Margaret CameronMargaret has always had the amazing capacity to frame any experience poetically and philosophically and she recorded one of her last poems - 49 stanzas long - on Saturday. She was intelligent, poetic, and humorous until the end, which came with unexpected yet fortunate swiftness.

There will be a memorial service on Monday October 27 at 2pm. The family has told me that details will be posted on Margaret's website: www.artartmargaretcameron.com. Jill Greenhalgh, Julie Robson and I will be in attendance.

I am so very sorry to bear this sad news. I know you will each remember and honour her life and her art in your own beautiful way.

Yours,
Dawn.

Comments

To dear Dawn and our Magdalena Australia sisters
 
We will be thinking of you all today as you farewell your magnificent friend and colleague and celebrate her life and work. There are only a handful of us from Magdalena Aotearoa who had the opportunity to see Margaret's performances and experience her teaching. Since that first wonderful encounter at your Magdalena Australia Festival we have only been able to see a fraction of the works she created. But what we did see shook our hearts and expanded our notion of what theatre can be. The words from one of her own poems resonated when I read them the other day on her website
 
I had to leave the theatre
part way through the performance
because...
I am so ...envious
 
We have long harboured a desire to see more of her work and to learn from her. We wanted so much to bring her to New Zealand once her PHD studies were complete and her battle with ill health was won. We mourn that lost opportunity but we are so grateful to all the Magdalena Projects in recent years that allowed us to see what we did of her work.
 
With both tremendous gratitude for her inspiration and profound sadness in her passing we stand by you as you farewell your beloved friend and colleague today.
 
with our love
Madeline McNamara
On behalf of Magdalena Aotearoa

Margaret's memorial service

Monday was Margaret, M, Maggie’s memorial service. There were over 200 people there – family – M – had 7 siblings – all older than her – and her mother –not there –who celebrated her 100th birthday this June – has 50 great grandchildren. Many people also drove the 2 hours from Melbourne to be there – her artist family. The venue – a famous winery - overlooked a beautiful ocean bay. There were songs, prayers – the family of mainly sisters are all catholic religious – and contributions in all shapes and lengths from the two distinct families. We saw excerpts from Opera for a Small Mammal (brilliant) and of course photos from throughout her life. I had the honour of being part of a trio who read – at the very beginning of the service – Margaret’s latest and extraordinarily strong poem LAY ME OUT. She requested it be read – it is long – 49 stanzas. The 49 days of Bardo (Buddhism) between death and the manifestation of new form. A Buddhist monk will pray for her throughout these 49 days.

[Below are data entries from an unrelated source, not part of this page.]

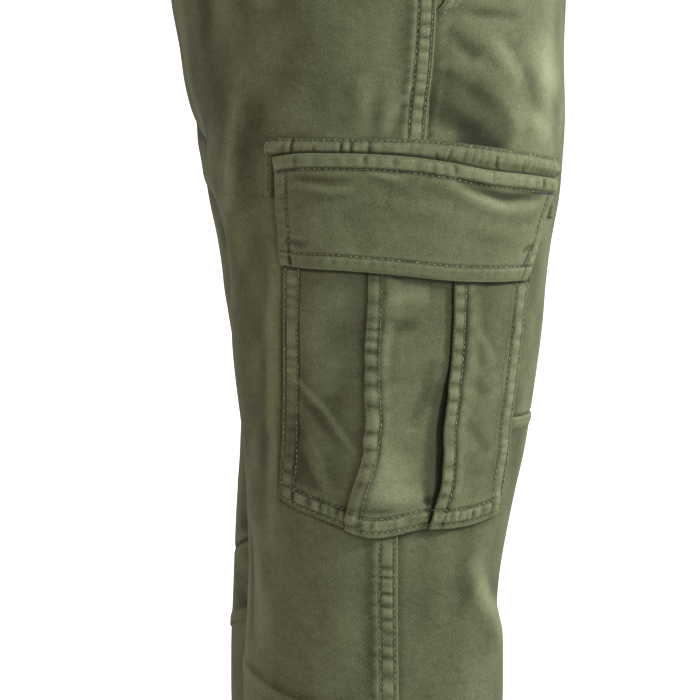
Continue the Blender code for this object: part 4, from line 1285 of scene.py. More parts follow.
# %% Fold one row of the bag
def pocket_path(side, level, share):
    """One row of the bag, along the cloth and folded at each pleat: (s, lift, u, relief, handled)."""
    back, first, second, front = (float(pocket_line(name, level)) for name in POCKET_ROWS[0]._fields[1:])
    wave = 0.0007 * cloth_noise(np.array([level, level]), np.array([0.1, 0.3]), 0.011, SEEDS[side] + 70)
    folds = (first + wave[0], second + wave[1])
    radius = (BAG_CLOTH + SEAM_GAP) / 2
    base = LAY + BAG_CLOTH / 2
    gapes = [float(smooth(PLEAT_STANDS, "share", name, share)) / 1000 for name in ("first", "second")]
    bend = np.linspace(-math.pi / 2, math.pi / 2, 6)
    starts, ends = (back, *folds), (*folds, front)
    s, lift, u, relief, rub_and_shade = [], [], [], [], []
    for field, (start, end, count) in enumerate(zip(starts, ends, FIELD_COLUMNS)):
        gape = gapes[field - 1] if field else 0.0
        across = field_columns(start + (radius if field else 0.0), end, count)
        fold = pocket_foot(across)
        head = cargo_line(POCKET_TOP, across)
        z = head + share * (fold - head)
        s.append(across)
        lift.append(base + field_lift(field, across, start, end, gape))
        u.append(across + 2 * PLEAT_UNDERLAY * field)
        relief.append(pocket_relief(side, field, z, across, back, front, folds))
        pale = np.zeros_like(across)
        if field:
            past = across - start
            crests = pleat_ladder(side, field, z, past)
            crests = crests * smoothstep((PLEAT_ROWS[field - 1] - past) / 0.002)
            pale = np.maximum(near_edge(past, 0.0013), PLEAT_PALE * crests)
        if field == 2:
            rub_and_shade.append(pale)
            break
        # Painted shade in the slit just before the next fold, after the pale rubbed crests.
        slit = SLIT_SHADE[field] + 0.5 * gapes[field] * (field == 1)
        rub_and_shade.append(pale - smoothstep((across - end + slit) / 0.0009))
        lifted = pocket_relief(side, field + 1, z[-1:], across[-1:] + radius, back, front, folds)[0]
        gape = gapes[field]
        turn = end + PLEAT_UNDERLAY
        ahead = end + PLEAT_UNDERLAY * np.array([0.3, 0.65])
        back_run = turn - PLEAT_UNDERLAY * np.array([0.25, 0.5, 0.75])
        rise = base + 2 * radius + gape * (turn - back_run) / PLEAT_UNDERLAY
        fold_middle = base + 3 * radius + gape
        # The layers under the fold get painted shade. Across the fold's bend it turns into a pale rubbed
        # edge.
        layers = [
            (ahead, np.full(2, base), 0.0, -1.0),
            (turn + radius * np.cos(bend), base + radius + radius * np.sin(bend), 0.0, -1.0),
            (back_run, rise, lifted * np.array([0.1, 0.4, 0.8]), -1.0),
            (end + radius - radius * np.cos(bend), fold_middle + radius * np.sin(bend), lifted, bend / 3),
        ]
        for run, height, carried, layer_rub_and_shade in layers:
            s.append(run)
            lift.append(height)
            relief.append(np.broadcast_to(carried, run.shape))
            rub_and_shade.append(np.broadcast_to(layer_rub_and_shade, run.shape))
        taken = 2 * PLEAT_UNDERLAY * field
        u += [ahead + taken, turn + taken + radius * (bend + math.pi / 2), 2 * turn - back_run + taken]
        u += [end + 2 * PLEAT_UNDERLAY * (field + 1) - radius * (math.pi / 2 - bend)]
    return [np.concatenate(column) for column in (s, lift, u, relief, rub_and_shade)]


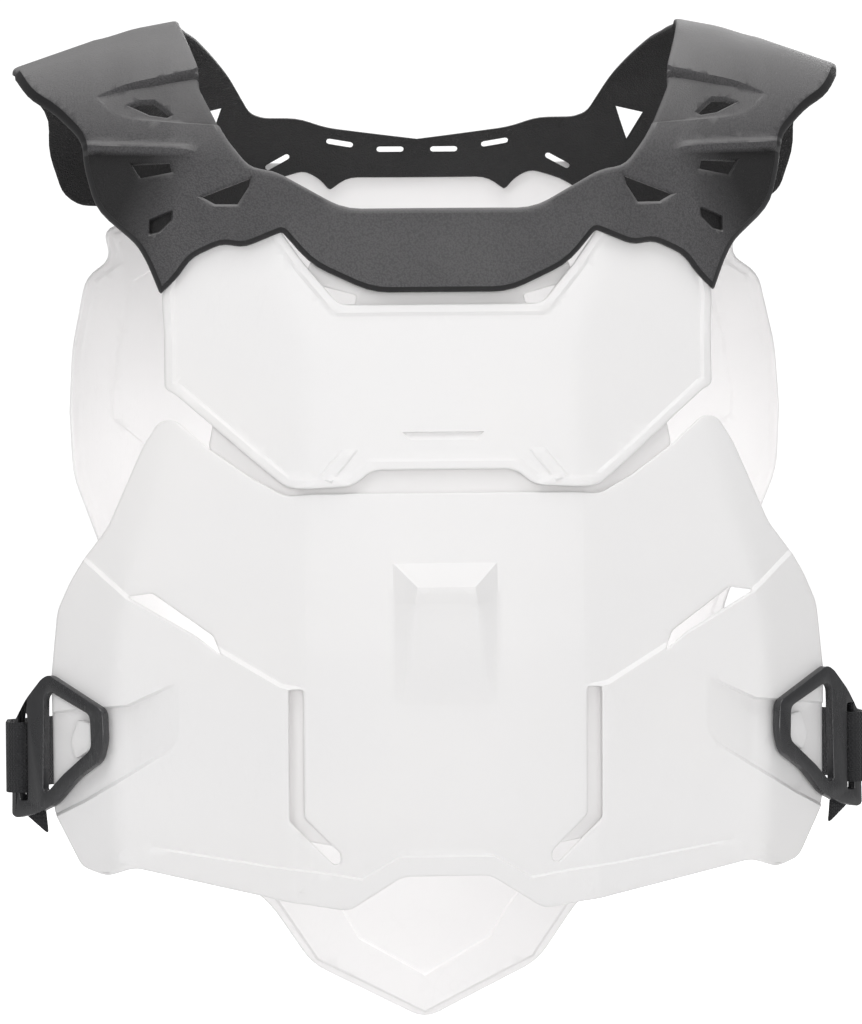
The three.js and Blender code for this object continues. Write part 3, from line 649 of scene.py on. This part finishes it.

When I arrived I was welcomed so warmly by her friends and family here in her gorgeous bright orange house, close to the sea. I have walked each day to the jetty and back viewing pelicans and parrots and cormorants. Across the bay you can see the Melbourne Skyline pretending to be Gotham city. There were many tributes – many tears – . It seems that everyone who knew Margaret felt they were her best friend. She made people feel that way with warmth, love, encouragement, provocation, wit. And I wondered who she could confide in, who really knew – HER. David Young – her closest collaborator – was not present. He lives in Berlin at the moment. He skyped her everyday at 4.30 for months – perhaps he in his absence was in fact her closest and most treasured friend. I don’t know.

The family are allowing me to be in her house for some days alone. This is a blessing – it is a beautiful house full of things, paintings, poems, placed perfectly.

It will give me time to decide what I should now do with my time here in Australia.

I am quiet and deeply sad. She was a consummate artist.